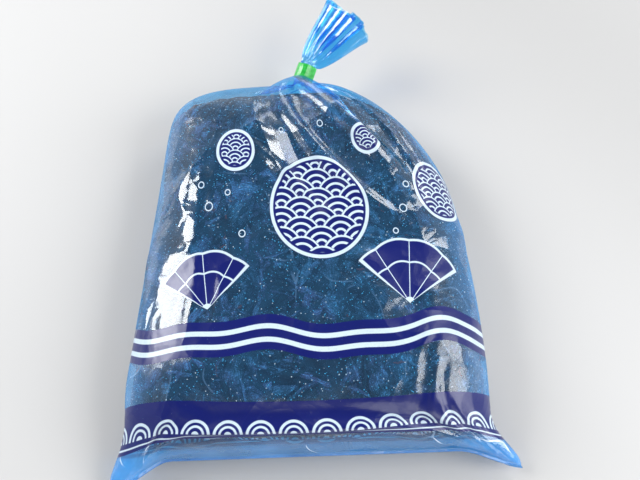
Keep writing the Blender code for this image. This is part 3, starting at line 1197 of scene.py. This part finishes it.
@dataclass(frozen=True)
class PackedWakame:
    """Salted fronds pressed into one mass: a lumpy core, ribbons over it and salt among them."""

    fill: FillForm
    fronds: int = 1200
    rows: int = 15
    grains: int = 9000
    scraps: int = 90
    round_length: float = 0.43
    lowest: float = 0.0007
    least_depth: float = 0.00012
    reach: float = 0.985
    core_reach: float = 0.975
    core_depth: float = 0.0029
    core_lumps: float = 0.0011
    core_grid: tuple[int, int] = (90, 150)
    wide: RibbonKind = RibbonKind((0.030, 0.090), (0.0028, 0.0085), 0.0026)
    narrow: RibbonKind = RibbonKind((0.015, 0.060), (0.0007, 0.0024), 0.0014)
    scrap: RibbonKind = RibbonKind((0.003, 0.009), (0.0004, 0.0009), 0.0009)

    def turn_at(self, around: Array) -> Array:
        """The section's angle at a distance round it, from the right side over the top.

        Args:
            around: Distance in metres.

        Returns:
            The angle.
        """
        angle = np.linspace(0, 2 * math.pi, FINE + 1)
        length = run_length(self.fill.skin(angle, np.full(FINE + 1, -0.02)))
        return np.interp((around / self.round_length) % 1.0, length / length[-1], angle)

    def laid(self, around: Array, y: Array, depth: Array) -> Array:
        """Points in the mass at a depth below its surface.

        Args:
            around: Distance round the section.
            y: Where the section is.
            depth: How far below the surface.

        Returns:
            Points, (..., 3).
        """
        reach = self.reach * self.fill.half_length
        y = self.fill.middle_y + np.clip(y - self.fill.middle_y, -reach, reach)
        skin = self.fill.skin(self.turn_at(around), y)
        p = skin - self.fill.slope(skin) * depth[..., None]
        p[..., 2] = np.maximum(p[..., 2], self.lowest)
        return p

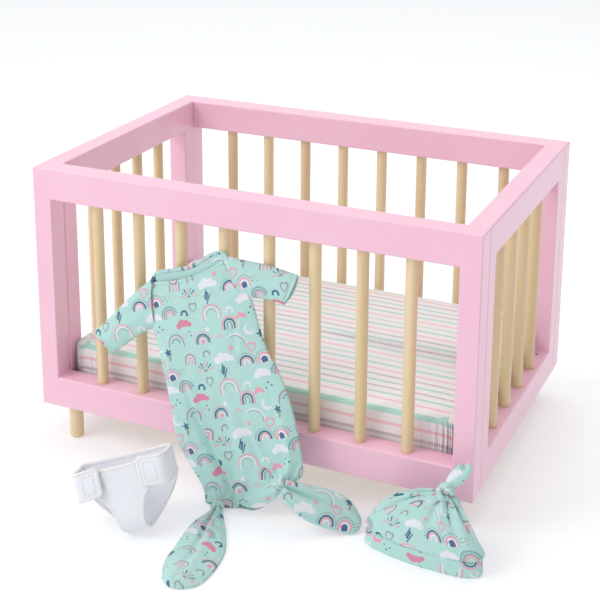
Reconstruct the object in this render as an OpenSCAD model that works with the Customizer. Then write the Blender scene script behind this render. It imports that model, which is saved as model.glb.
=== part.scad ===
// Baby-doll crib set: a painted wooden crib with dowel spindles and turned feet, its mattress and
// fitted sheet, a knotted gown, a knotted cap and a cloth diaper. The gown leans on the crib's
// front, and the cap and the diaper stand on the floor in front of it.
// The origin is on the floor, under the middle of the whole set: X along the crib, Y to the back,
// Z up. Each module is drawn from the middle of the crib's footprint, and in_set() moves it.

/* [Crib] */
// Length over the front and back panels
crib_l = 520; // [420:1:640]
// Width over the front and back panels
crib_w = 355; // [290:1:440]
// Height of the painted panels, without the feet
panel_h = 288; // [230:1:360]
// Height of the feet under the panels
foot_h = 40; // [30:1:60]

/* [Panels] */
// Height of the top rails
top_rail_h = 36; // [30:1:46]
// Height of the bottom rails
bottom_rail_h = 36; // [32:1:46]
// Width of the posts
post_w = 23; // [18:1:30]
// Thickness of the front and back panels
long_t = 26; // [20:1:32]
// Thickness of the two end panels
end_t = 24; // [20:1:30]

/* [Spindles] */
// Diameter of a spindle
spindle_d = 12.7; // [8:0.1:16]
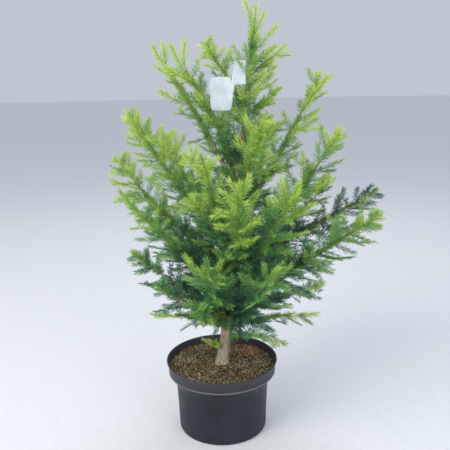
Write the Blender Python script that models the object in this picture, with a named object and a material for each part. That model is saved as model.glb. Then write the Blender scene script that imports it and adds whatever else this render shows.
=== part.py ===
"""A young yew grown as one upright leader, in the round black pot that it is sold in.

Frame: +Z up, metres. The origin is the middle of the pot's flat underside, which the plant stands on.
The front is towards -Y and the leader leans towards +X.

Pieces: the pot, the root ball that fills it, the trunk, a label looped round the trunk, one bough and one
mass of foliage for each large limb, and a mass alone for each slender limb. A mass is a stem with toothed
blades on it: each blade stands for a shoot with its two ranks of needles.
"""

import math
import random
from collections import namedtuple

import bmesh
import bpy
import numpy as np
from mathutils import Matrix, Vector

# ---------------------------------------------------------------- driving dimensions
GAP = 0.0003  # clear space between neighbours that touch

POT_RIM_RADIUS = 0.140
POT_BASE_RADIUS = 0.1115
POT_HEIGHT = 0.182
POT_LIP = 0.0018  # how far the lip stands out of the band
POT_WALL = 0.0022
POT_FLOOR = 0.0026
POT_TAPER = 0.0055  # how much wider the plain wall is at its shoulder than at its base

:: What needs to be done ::
Please reproduce each record precisely as written.

:: The response ::
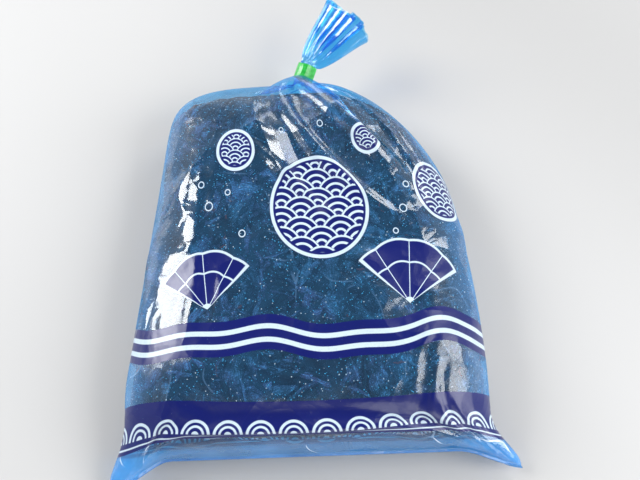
Keep writing the Blender code for this image. This is part 3, starting at line 1197 of scene.py. This part finishes it.
@dataclass(frozen=True)
class PackedWakame:
    """Salted fronds pressed into one mass: a lumpy core, ribbons over it and salt among them."""

    fill: FillForm
    fronds: int = 1200
    rows: int = 15
    grains: int = 9000
    scraps: int = 90
    round_length: float = 0.43
    lowest: float = 0.0007
    least_depth: float = 0.00012
    reach: float = 0.985
    core_reach: float = 0.975
    core_depth: float = 0.0029
    core_lumps: float = 0.0011
    core_grid: tuple[int, int] = (90, 150)
    wide: RibbonKind = RibbonKind((0.030, 0.090), (0.0028, 0.0085), 0.0026)
    narrow: RibbonKind = RibbonKind((0.015, 0.060), (0.0007, 0.0024), 0.0014)
    scrap: RibbonKind = RibbonKind((0.003, 0.009), (0.0004, 0.0009), 0.0009)

    def turn_at(self, around: Array) -> Array:
        """The section's angle at a distance round it, from the right side over the top.

        Args:
            around: Distance in metres.

        Returns:
            The angle.
        """
        angle = np.linspace(0, 2 * math.pi, FINE + 1)
        length = run_length(self.fill.skin(angle, np.full(FINE + 1, -0.02)))
        return np.interp((around / self.round_length) % 1.0, length / length[-1], angle)

    def laid(self, around: Array, y: Array, depth: Array) -> Array:
        """Points in the mass at a depth below its surface.

        Args:
            around: Distance round the section.
            y: Where the section is.
            depth: How far below the surface.

        Returns:
            Points, (..., 3).
        """
        reach = self.reach * self.fill.half_length
        y = self.fill.middle_y + np.clip(y - self.fill.middle_y, -reach, reach)
        skin = self.fill.skin(self.turn_at(around), y)
        p = skin - self.fill.slope(skin) * depth[..., None]
        p[..., 2] = np.maximum(p[..., 2], self.lowest)
        return p

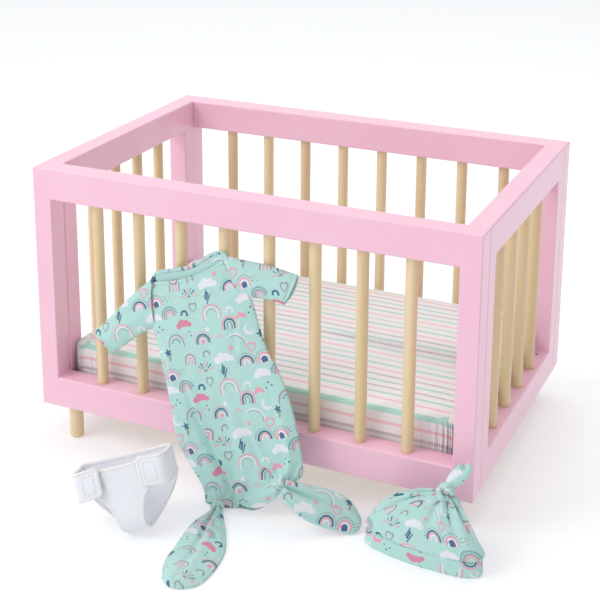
Reconstruct the object in this render as an OpenSCAD model that works with the Customizer. Then write the Blender scene script behind this render. It imports that model, which is saved as model.glb.
=== part.scad ===
// Baby-doll crib set: a painted wooden crib with dowel spindles and turned feet, its mattress and
// fitted sheet, a knotted gown, a knotted cap and a cloth diaper. The gown leans on the crib's
// front, and the cap and the diaper stand on the floor in front of it.
// The origin is on the floor, under the middle of the whole set: X along the crib, Y to the back,
// Z up. Each module is drawn from the middle of the crib's footprint, and in_set() moves it.

/* [Crib] */
// Length over the front and back panels
crib_l = 520; // [420:1:640]
// Width over the front and back panels
crib_w = 355; // [290:1:440]
// Height of the painted panels, without the feet
panel_h = 288; // [230:1:360]
// Height of the feet under the panels
foot_h = 40; // [30:1:60]

/* [Panels] */
// Height of the top rails
top_rail_h = 36; // [30:1:46]
// Height of the bottom rails
bottom_rail_h = 36; // [32:1:46]
// Width of the posts
post_w = 23; // [18:1:30]
// Thickness of the front and back panels
long_t = 26; // [20:1:32]
// Thickness of the two end panels
end_t = 24; // [20:1:30]

/* [Spindles] */
// Diameter of a spindle
spindle_d = 12.7; // [8:0.1:16]
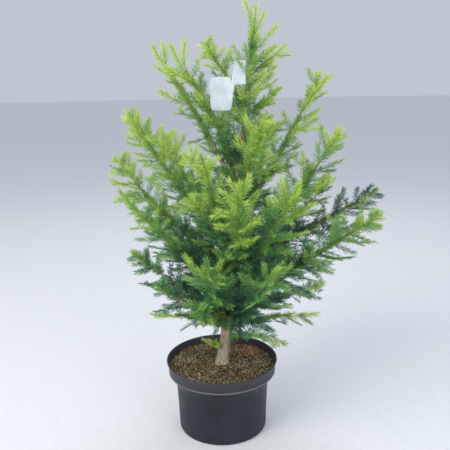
Write the Blender Python script that models the object in this picture, with a named object and a material for each part. That model is saved as model.glb. Then write the Blender scene script that imports it and adds whatever else this render shows.
=== part.py ===
"""A young yew grown as one upright leader, in the round black pot that it is sold in.

Frame: +Z up, metres. The origin is the middle of the pot's flat underside, which the plant stands on.
The front is towards -Y and the leader leans towards +X.

Pieces: the pot, the root ball that fills it, the trunk, a label looped round the trunk, one bough and one
mass of foliage for each large limb, and a mass alone for each slender limb. A mass is a stem with toothed
blades on it: each blade stands for a shoot with its two ranks of needles.
"""

import math
import random
from collections import namedtuple

import bmesh
import bpy
import numpy as np
from mathutils import Matrix, Vector

# ---------------------------------------------------------------- driving dimensions
GAP = 0.0003  # clear space between neighbours that touch

POT_RIM_RADIUS = 0.140
POT_BASE_RADIUS = 0.1115
POT_HEIGHT = 0.182
POT_LIP = 0.0018  # how far the lip stands out of the band
POT_WALL = 0.0022
POT_FLOOR = 0.0026
POT_TAPER = 0.0055  # how much wider the plain wall is at its shoulder than at its base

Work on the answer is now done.